# 2nd cheese smoke attempt



## scarps23 (Mar 21, 2017)

Temp got up to 85 and I had to open the door to keep the temp down. No flare ups. Just got hot. 

Any suggestions on open vents for temp for cold smoking? I put ice in water pan. Smoked for 2 1/2 hours. Doesn't smell too bad. Resting on a rack. Planning on resting in fridge overnight and then vacuum sealing. 

Would like some advice on what I should do after vacuum sealing. Leave in fridge or freeze for how long? Planning on eating in a month. 


Sent from my iPhone using Tapatalk


----------



## pc farmer (Mar 21, 2017)

Cheese looks good.

I dont freeze after vac sealing.   It changes the texture on some cheese making it crumble apart.


----------



## smokeymose (Mar 21, 2017)

Don't freeze! Just keep it in the fridge. I keep mine in a wine cooler at 49 F. It will keep and age without mold for months if vac sealed, the longer the better. I just cut some Swiss from a year ago and it was great.


----------



## mr t 59874 (Mar 21, 2017)

You will find the answers to you questions below. Feel free to glean or ignore what you will, as what you learn now will last you for years.

T

http://www.smokingmeatforums.com/t/123130/mr-ts-smoked-cheese-from-go-to-show-w-q-view

http://www.smokingmeatforums.com/t/...r-smoke-when-smoking-cheese-or-other-products

http://www.smokingmeatforums.com/t/139474/understanding-smoke-management-updated-12-08-14

http://www.smokingmeatforums.com/t/240463/what-is-going-on-with-smoking-cheese

http://www.smokingmeatforums.com/t/123840/my-cold-smoking-options-w-q-view

http://www.smokingmeatforums.com/t/...-have-a-new-smoker-how-to-optimize-your-smoke


----------



## scarps23 (Mar 21, 2017)

Thanks for the tips.

Mr T.....skimmed through some of your links from other posts before.

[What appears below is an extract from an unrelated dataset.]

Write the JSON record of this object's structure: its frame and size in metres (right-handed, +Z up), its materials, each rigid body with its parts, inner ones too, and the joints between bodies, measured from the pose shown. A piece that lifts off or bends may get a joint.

Main thing I got from those before was possibly doing mailbox mod for cold smoking. 

This is all very new. The cheese didn't smell terrible like some threads I've read. Will still give it time.

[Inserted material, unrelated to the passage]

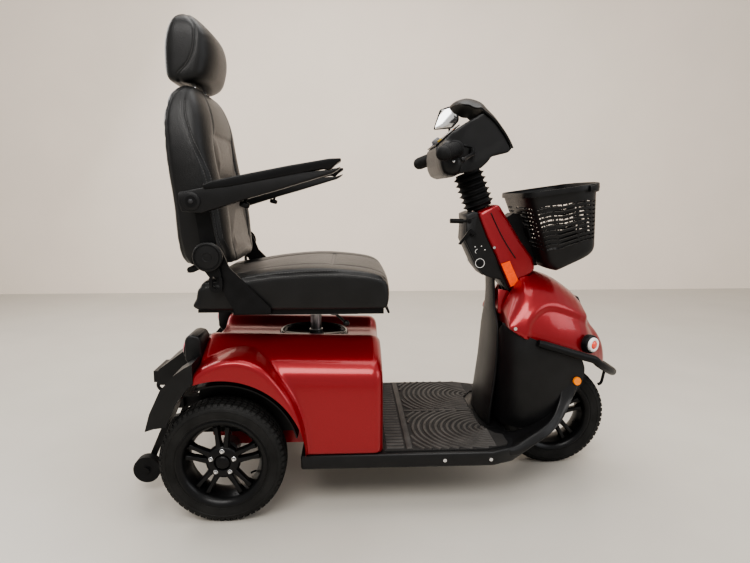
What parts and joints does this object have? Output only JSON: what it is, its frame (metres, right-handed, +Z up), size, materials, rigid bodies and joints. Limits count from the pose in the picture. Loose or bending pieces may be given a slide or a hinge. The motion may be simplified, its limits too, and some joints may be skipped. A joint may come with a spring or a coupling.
{
  "type": "mobility scooter",
  "caption": "Three-wheeled mobility scooter with swivelling captain seat, tilting tiller, flared rear cover, bumper bar and front basket.",
  "frame": {"origin": "centre of the footprint box on the ground, midway between the anti-tip rollers and the bumper tip", "axes": "+X forward, +Y to the rider's left, +Z up"},
  "size_m": [1.4579, 0.6608, 1.343],
  "materials": {
    "paint_red": "metallic gloss",
    "black_plastic": "fine texture",
    "frame_paint": "satin powder coat",
    "mat_rubber": "matt, ribbed",
    "tyre_rubber": "matt",
    "seat_leather": "soft grain",
    "post_steel": "brushed",
    "cast_alloy": "as cast",
    "screw_steel": "bright",
    "battery_case": "smooth",
    "lamp_red": "clear lens",
    "lamp_white": "clear lens",
    "lamp_orange": "prismatic lens",
    "grip_rubber": "soft matt",
    "knob_grey": "smooth",
    "button_yellow": "smooth",
    "button_blue": "smooth",
    "mirror_glass": "mirror",
    "rim_paint": "satin black"
  },
  "bodies": {
    "chassis": {"main_frame": "frame_paint", "floor_pan": "black_plastic", "floor_mat": "mat_rubber", "rear_cover": "paint_red", "rear_guards": "black_plastic", "lamp_housings": "black_plastic", "rear_lamps": "lamp_red", "rear_carrier": "black_plastic", "anti_tip_arms": "frame_paint", "transaxle": "cast_alloy", "batteries": "battery_case", "nose_cowl": "paint_red", "lamp_bezels": "black_plastic", "lamp_lenses": "lamp_white", "front_shells": "black_plastic", "side_indicators": "lamp_orange", "leg_shield": "black_plastic", "column_cover": "paint_red", "column_panel": "black_plastic", "bumper_bar": "frame_paint", "fasteners": "screw_steel", "basket_bracket": "frame_paint", "bellows": "grip_rubber"},
    "steering_fork": {"fork": "frame_paint"},
    "front_wheel": {"front_tyre": "tyre_rubber", "front_rim": "rim_paint"},
    "rear_wheel_right": {"rear_tyre_right": "tyre_rubber", "rear_rim_right": "rim_paint"},
    "rear_wheel_left": {"rear_tyre_left": "tyre_rubber", "rear_rim_left": "rim_paint"},
    "anti_tip_roller_right": {"anti_tip_wheel_right": "grip_rubber"},
    "anti_tip_roller_left": {"anti_tip_wheel_left": "grip_rubber"},
    "tiller_bracket": {"tiller_yoke": "frame_paint"},
    "tiller_head": {"head_shell": "black_plastic", "head_hood": "black_plastic", "dash_panel": "black_plastic", "handlebar": "frame_paint", "grips": "grip_rubber"},
    "drive_lever": {"throttle_lever": "black_plastic"},
    "hand_brake": {"brake_lever": "black_plastic"},
    "speed_dial": {"speed_knob": "knob_grey"},
    "horn_key": {"horn_button": "button_yellow"},
    "lamp_key": {"lamp_button": "button_blue"},
    "mirror": {"mirror_housing": "black_plastic", "mirror_glass": "mirror_glass"},
    "tilt_handle": {"tilt_lever": "black_plastic"},
    "hook": {"bag_hook": "black_plastic"},
    "seat_swivel": {"seat_post": "post_steel"},
    "swivel_handle": {"swivel_lever": "frame_paint"},
    "seat": {"seat_pan": "frame_paint", "seat_cushion": "seat_leather"},
    "slide_bar": {"bail_lever": "frame_paint"},
    "backrest": {"backrest_frame": "frame_paint", "backrest_cushion": "seat_leather"},
    "recline_handle": {"recline_lever": "black_plastic"},
    "arm_right": {"armrest_right": "black_plastic"},
    "arm_left": {"armrest_left": "black_plastic"},
    "headrest": {"headrest_cushion": "seat_leather", "headrest_posts": "screw_steel"},
    "carrier_basket": {"basket": "black_plastic"}
  },
  "joints": [
    {"name": "fork_steer", "type": "hinge", "parent": "chassis", "child": "steering_fork", "pos_m": [0.54, 0, 0.165], "axis": [-0.3535, 0, 0.9354], "range_deg": [-40, 40]},
    {"name": "front_wheel_spin", "type": "hinge", "parent": "steering_fork", "child": "front_wheel", "pos_m": [0.54, 0, 0.165], "axis": [0, 1, 0], "continuous": true},
    {"name": "rear_wheel_right_spin", "type": "hinge", "parent": "chassis", "child": "rear_wheel_right", "pos_m": [-0.437, -0.29, 0.165], "axis": [0, 1, 0], "continuous": true},
    {"name": "rear_wheel_left_spin", "type": "hinge", "parent": "chassis", "child": "rear_wheel_left", "pos_m": [-0.437, 0.29, 0.165], "axis": [0, 1, 0], "continuous": true},
    {"name": "anti_tip_right_spin", "type": "hinge", "parent": "chassis", "child": "anti_tip_roller_right", "pos_m": [-0.69, -0.152, 0.072], "axis": [0, 1, 0], "continuous": true},
    {"name": "anti_tip_left_spin", "type": "hinge", "parent": "chassis", "child": "anti_tip_roller_left", "pos_m": [-0.69, 0.152, 0.072], "axis": [0, 1, 0], "continuous": true},
    {"name": "tiller_tilt", "type": "hinge", "parent": "chassis", "child": "tiller_bracket", "pos_m": [0.2802, 0, 0.85255], "axis": [0, 1, 0], "range_deg": [-15, 20], "deforming": ["bellows"]},
    {"name": "head_steer", "type": "hinge", "parent": "tiller_bracket", "child": "tiller_head", "pos_m": [0.2802, 0, 0.85255], "axis": [-0.3535, 0, 0.9354], "range_deg": [-40, 40]},
    {"name": "drive_lever_pull", "type": "hinge", "parent": "tiller_head", "child": "drive_lever", "pos_m": [0.243, -0.108, 0.97], "axis": [0, 0, -1], "range_deg": [0, 6], "stiffness_Nm_per_rad": 2, "springref_deg": -5.73},
    {"name": "hand_brake_pull", "type": "hinge", "parent": "tiller_head", "child": "hand_brake", "pos_m": [0.243, 0.108, 0.97], "axis": [0, 0, 1], "range_deg": [0, 6], "stiffness_Nm_per_rad": 2, "springref_deg": -5.73},
    {"name": "speed_dial_turn", "type": "hinge", "parent": "tiller_head", "child": "speed_dial", "pos_m": [0.16063, 0, 1.0087], "axis": [-0.6494, 0, 0.7604], "range_deg": [-135, 135]},
    {"name": "horn_press", "type": "slide", "parent": "tiller_head", "child": "horn_key", "axis": [0.6494, 0, -0.7604], "range_m": [0, 0.0012], "stiffness_N_per_m": 400, "springref_m": -0.002},
    {"name": "lamp_press", "type": "slide", "parent": "tiller_head", "child": "lamp_key", "axis": [0.6494, 0, -0.7604], "range_m": [0, 0.0012], "stiffness_N_per_m": 400, "springref_m": -0.002},
    {"name": "mirror_turn", "type": "hinge", "parent": "tiller_head", "child": "mirror", "pos_m": [0.246, 0.2786, 1.112], "axis": [0, 0, 1], "range_deg": [-20, 20]},
    {"name": "tilt_release", "type": "hinge", "parent": "chassis", "child": "tilt_handle", "pos_m": [0.252, -0.055, 0.778], "axis": [0, 1, 0], "range_deg": [0, 20], "stiffness_Nm_per_rad": 0.6, "springref_deg": -17.19},
    {"name": "hook_fold", "type": "hinge", "parent": "chassis", "child": "hook", "pos_m": [0.262, -0.06, 0.741], "axis": [0, 1, 0], "range_deg": [0, 60]},
    {"name": "seat_swivel_turn", "type": "hinge", "parent": "chassis", "child": "seat_swivel", "pos_m": [-0.207, 0, 0.43], "axis": [0, 0, 1], "range_deg": [-90, 90]},
    {"name": "swivel_release", "type": "hinge", "parent": "seat_swivel", "child": "swivel_handle", "pos_m": [-0.15, -0.06, 0.507], "axis": [0, 0, 1], "range_deg": [0, 12], "stiffness_Nm_per_rad": 1, "springref_deg": -11.46},
    {"name": "seat_slide", "type": "slide", "parent": "seat_swivel", "child": "seat", "axis": [1, 0, 0], "range_m": [-0.04, 0.06]},
    {"name": "slide_bar_lift", "type": "hinge", "parent": "seat", "child": "slide_bar", "pos_m": [-0.07, 0, 0.5305], "axis": [0, -1, 0], "range_deg": [0, 6], "stiffness_Nm_per_rad": 3, "springref_deg": -17.19},
    {"name": "backrest_recline", "type": "hinge", "parent": "seat", "child": "backrest", "pos_m": [-0.465, 0, 0.698], "axis": [0, 1, 0], "range_deg": [-15, 55]},
    {"name": "recline_release", "type": "hinge", "parent": "seat", "child": "recline_handle", "pos_m": [-0.465, 0, 0.698], "axis": [0, 1, 0], "range_deg": [0, 15], "stiffness_Nm_per_rad": 2, "springref_deg": -17.19},
    {"name": "arm_right_lift", "type": "hinge", "parent": "backrest", "child": "arm_right", "pos_m": [-0.488, -0.275, 0.84], "axis": [0, -1, 0], "range_deg": [0, 100]},
    {"name": "arm_left_lift", "type": "hinge", "parent": "backrest", "child": "arm_left", "pos_m": [-0.488, 0.275, 0.84], "axis": [0, -1, 0], "range_deg": [0, 100]},
    {"name": "headrest_height", "type": "slide", "parent": "backrest", "child": "headrest", "axis": [0, 0, 1], "range_m": [0, 0.06]},
    {"name": "basket_lift", "type": "slide", "parent": "chassis", "child": "carrier_basket", "axis": [0.5, 0, 0.866], "range_m": [0, 0.15]}
  ],
  "couplings": [
    {"joint": "head_steer", "follows": "fork_steer", "ratio": 1}
  ]
}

Hopefully the cheese I got will work well smoked. I was afraid of ruining good cheese. 4, 5, and 10 year old cheeses. I watched the temp like a hawk tonight to make sure nothing got too hot. 


Sent from my iPhone using Tapatalk


----------



## hillbilly ridge (Mar 21, 2017)

Can't figure out how to make a new post on this forum. What I want to convey is that the amznps raised the mb electric 30 inch box about 25 degrees today whilst I was smoking a full load of cheese. That means if you're concerned about listeria, want to keep cheese below 40 degrees, you'd have to have an outside temp around ten. No problem where I live...


----------



## SmokinAl (Mar 22, 2017)

That's some good looking cheese!

The color looks fantastic!

Al


----------



## mr t 59874 (Mar 22, 2017)

Hillbilly Ridge said:


> Can't figure out how to make a new post on this forum. What I want to convey is that the amznps raised the mb electric 30 inch box about 25 degrees today whilst I was smoking a full load of cheese. That means if you're concerned about listeria, want to keep cheese below 40 degrees, you'd have to have an outside temp around ten. No problem where I live...

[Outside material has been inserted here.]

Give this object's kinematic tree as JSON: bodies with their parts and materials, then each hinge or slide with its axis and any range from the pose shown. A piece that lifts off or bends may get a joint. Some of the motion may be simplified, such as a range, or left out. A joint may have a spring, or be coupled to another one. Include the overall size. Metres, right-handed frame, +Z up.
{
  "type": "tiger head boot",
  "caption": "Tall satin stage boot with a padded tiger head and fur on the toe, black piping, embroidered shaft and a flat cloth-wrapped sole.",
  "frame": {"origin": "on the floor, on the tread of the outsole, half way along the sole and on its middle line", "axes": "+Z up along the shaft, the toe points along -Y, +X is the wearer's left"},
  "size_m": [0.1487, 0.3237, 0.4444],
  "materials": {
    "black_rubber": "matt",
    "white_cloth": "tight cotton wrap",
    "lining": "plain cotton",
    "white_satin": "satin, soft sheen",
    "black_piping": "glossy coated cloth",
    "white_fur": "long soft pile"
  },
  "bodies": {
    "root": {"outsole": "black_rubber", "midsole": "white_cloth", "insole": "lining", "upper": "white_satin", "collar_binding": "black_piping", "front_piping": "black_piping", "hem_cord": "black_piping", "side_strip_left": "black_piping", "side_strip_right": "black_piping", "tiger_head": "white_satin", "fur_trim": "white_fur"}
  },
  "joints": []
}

Safety should always be a concern. If you are from an area where raw milk, unpasteurized, soft cheese is available, you should use caution. Before tossing a wide blanket over smoking cheese, I suggest you do a little homework on the subject.

T


----------



## mr t 59874 (Mar 22, 2017)

scarps23 said:


> Thanks for the tips.
> 
> Mr T.....skimmed through some of your links from other posts before. Main thing I got from those before was possibly doing mailbox mod for cold smoking.
> 
> ...


Good luck.

T


----------



## scarps23 (Mar 22, 2017)

Smells good. I'm not sure it needs to sit. It smells fine to me. I want to save for a couple of events anyway. 

I let sit in fridge uncovered overnight and vacuum sealed tonight. Couple cracks in two pieces of cheese. Not split, but curious if that meant I smoked too long or if it meant nothing.  


Sent from my iPhone using Tapatalk


----------



## smokeymose (Mar 23, 2017)

I wouldn't worry about the little cracks. Sometimes a piece will dry out a little while smoking. Looks good!
It looks like someone took a bite out of one piece. Hmm?


----------



## lemans (Mar 23, 2017)

Good job.. i usually let the cheese sit in the fridge for at least a month.. but soft cheese like mozzarella only needs of few days


----------



## scarps23 (Mar 23, 2017)

SmokeyMose said:


> I wouldn't worry about the little cracks. Sometimes a piece will dry out a little while smoking. Looks good!
> It looks like someone took a bite out of one piece. Hmm?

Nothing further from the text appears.